For as long as I can remember my best gauge for knowing when to quit hasn’t been about the net results to me, but the net results to a cause and the people I most care about. This is why the pinnacle of my progression chart that I use in coaching clients has remained unchanged for many years. 

I’ve committed myself to this progression since I was a teenager. It grew out of my observations of people in my life. At work. At church. At play. In competition. Family. Friends. Foes. 

It plays an important role in knowing when to quit certain things. 

The foundation is humility. When humility is hard to embrace, it’s time to quit. Quit being arrogant. Quit being pompous. Quit being a know-it-all. Quit thinking my opinion matters more than anybody else’s. Just quit!
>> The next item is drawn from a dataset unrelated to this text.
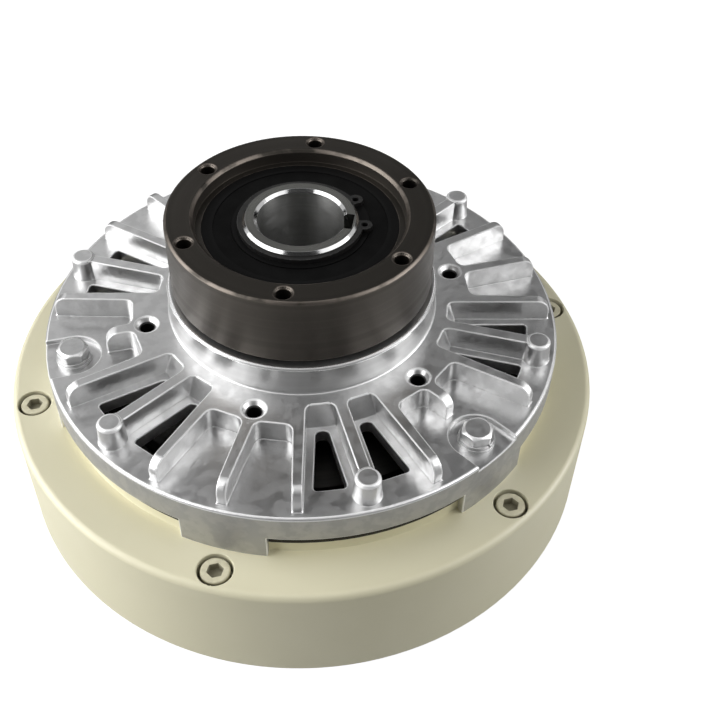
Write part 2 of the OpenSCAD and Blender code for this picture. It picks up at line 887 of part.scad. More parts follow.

Without humility, the progression is stalled. Pointedly, that means I make NO PROGRESS until I first make sure humility is the ruling foundation. Some days it’s easy. Other days, not so much. It’s not a check-the-box endeavor. It’s a wake up every day and put in the work affair. 

Curiosity proves why. Without humility, we lack curiosity. We don’t ask questions. We see no answers. Because we already have them. Or so we think. That’s how hubris kills the best efforts in our growth. But if we can embrace curiosity, we ask questions. Not so we can provide answers, but so we can learn what we don’t yet know. 

The result?

Knowledge. By asking questions and listening to answers we learn things we didn’t yet know. Ignorance isn’t bliss. Knowledge is. 

Knowing things and understanding things aren’t the same. So the next step is seeking to understand what we’ve learned. Every step is challenging, but this may be especially tough because we’re all prone to make assumptions. Mostly getting it wrong. We lack knowledge and are often too lazy to find out…and we jump to an easy, but too often wrong conclusion. We think we’ve figured it all out when we have very incomplete knowledge. And no understanding.

Have you ever misjudged somebody? You thought they were one thing only to find out they weren’t that way at all? Feels awful, right? Don’t you suppose people have done that about you? We’ve all done it and it’s been done to all of us, too. Mostly because people weren’t curious enough or respectful enough to find out. So we fill that gap of what we don’t know with assumptions for which we’re sure. Until we find out they’re not sure at all. 

How can we increase our understanding? By more fully embracing each step in the progression and refusing to fake it. When we want to understand we’re more able to accomplish it. It seems to me, that when understanding it hard, we’re resistant. We claim we want to understand, but mostly we want to make sure we’re understood. The paradox is, the more we seek to understand the better we can be understood. The more we strain to be understood the less we seem to understand others. 

The elephant in the room – the big enemy to all of this – is selfishness. We focus too intently on ourselves and it disrupts every step of the progression. Whenever I make it more about ME, I lose. Whenever I make it more about OTHERS, I win. So do they. There is no downside to getting this right. 

The ultimate prize in the progression is compassion. I deploy a simple view of compassion by defining it as a focus on others. It’s a hard journey to reach compassion, but so worthwhile. 

That’s how I know when to quit. When my attempts to help others make matters worse, it’s time to quit. When my actions aren’t properly focused on serving others, it’s time to quit. 

I know you’re like me – we’d like clearer, more easily defined answers. But I’m not sure there are any. 

The path forward is paved in humility. For me, if I’m able to more fully realize and work for that, then I’m able to let go of how others may wrongly judge me. I’m able to move forward without fear of how others might second-guess my moves. Or give false attribution to my motives. 

Because life has taught me well that we’re surrounded by ninnies. 😉 And I’m prone to being a ninnie, too. So I need to quit it.